Knotts v. Alabama
Headline: Alabama criminal appeal vacated and sent back for reconsideration under Montgomery, letting the state court re-evaluate possible retroactive relief for a person facing a life-without-parole sentence.
Holding: The Court granted review, vacated the Alabama Court of Criminal Appeals’ judgment, and remanded the case for reconsideration in light of Montgomery, without deciding the petitioner’s entitlement to retroactive relief.
- Sends the Alabama case back to state court to reconsider under Montgomery.
- Does not grant immediate retroactive relief; outcome depends on state-court review.

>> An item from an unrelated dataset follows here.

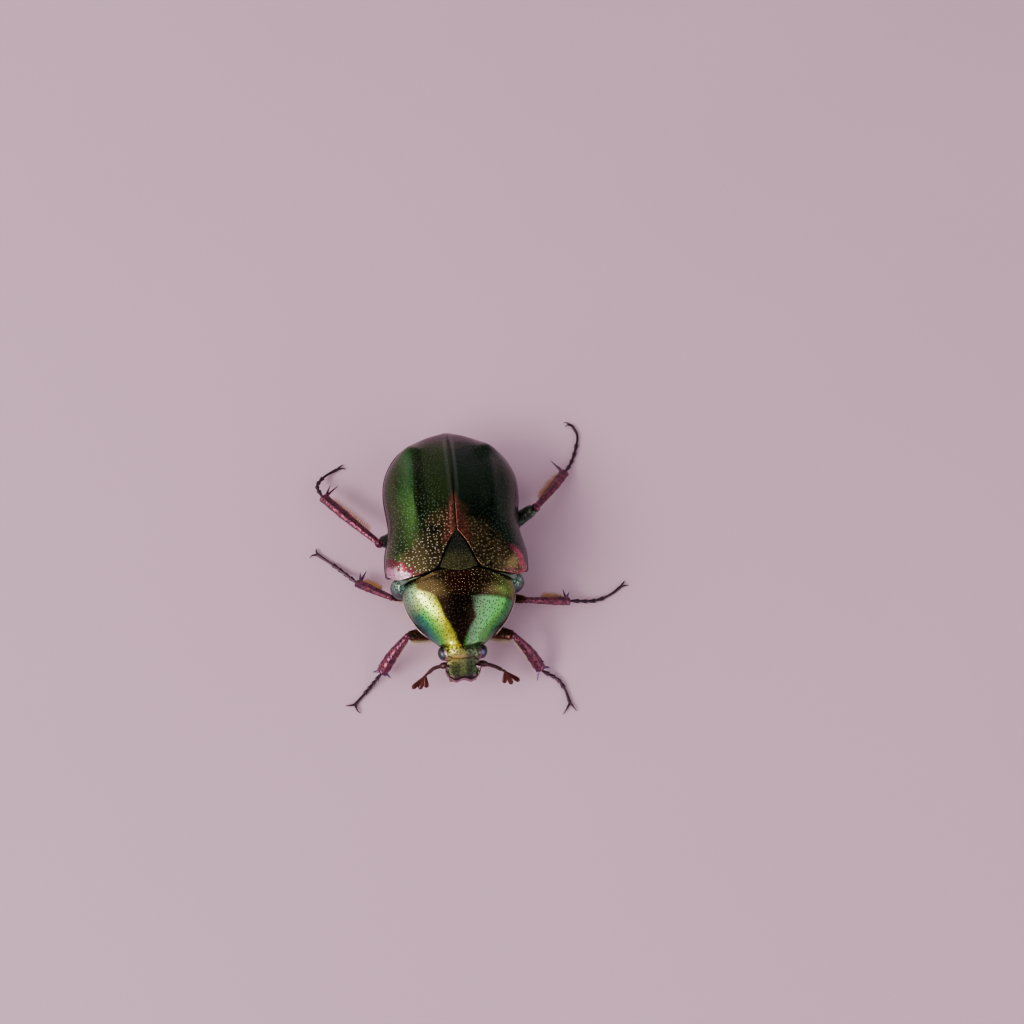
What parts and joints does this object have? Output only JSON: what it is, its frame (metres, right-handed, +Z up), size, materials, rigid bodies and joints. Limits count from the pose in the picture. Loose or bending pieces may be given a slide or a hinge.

- Raises procedural questions about forfeiture, plea waivers, and mandatory life-without-parole sentences.
Summary
Background
A person asked the Supreme Court to review a decision from the Court of Criminal Appeals of Alabama and sought permission to proceed without paying court fees. The Court granted that request, took the petition for review, vacated the lower court’s judgment, and sent the case back to the Alabama Court of Criminal Appeals for further consideration in light of Montgomery v. Louisiana.
Reasoning
The central question was whether the petitioner should receive retroactive relief under the Supreme Court’s recent Montgomery decision. The Court did not decide that question here; instead it ordered the state appeals court to reconsider the case with Montgomery in mind. Justice Thomas (joined by Justice Alito) emphasized that the Court’s action does not resolve whether the petitioner is actually entitled to relief and warned that other issues—like independent state-law grounds, forfeiture or waiver through a plea, or whether the sentence is a mandatory life-without-parole term—might prevent relief.
Real world impact
Practically, the ruling sends the matter back to the state court to determine whether Montgomery changes the result for this person. The Supreme Court’s order is not a final decision on relief; the outcome will depend on how the Alabama Court of Criminal Appeals applies Montgomery and whether any procedural or factual bars exist. The case remains open and could result in a different outcome after state-court review.
Dissents or concurrances
Several Justices wrote separately: Justice Thomas (joined by Justice Alito) wrote a concurrence warning that remand does not imply entitlement to relief, Justice Alito wrote separately, and Justice Sotomayor (joined by Justice Ginsburg) also wrote to note agreement with the remand.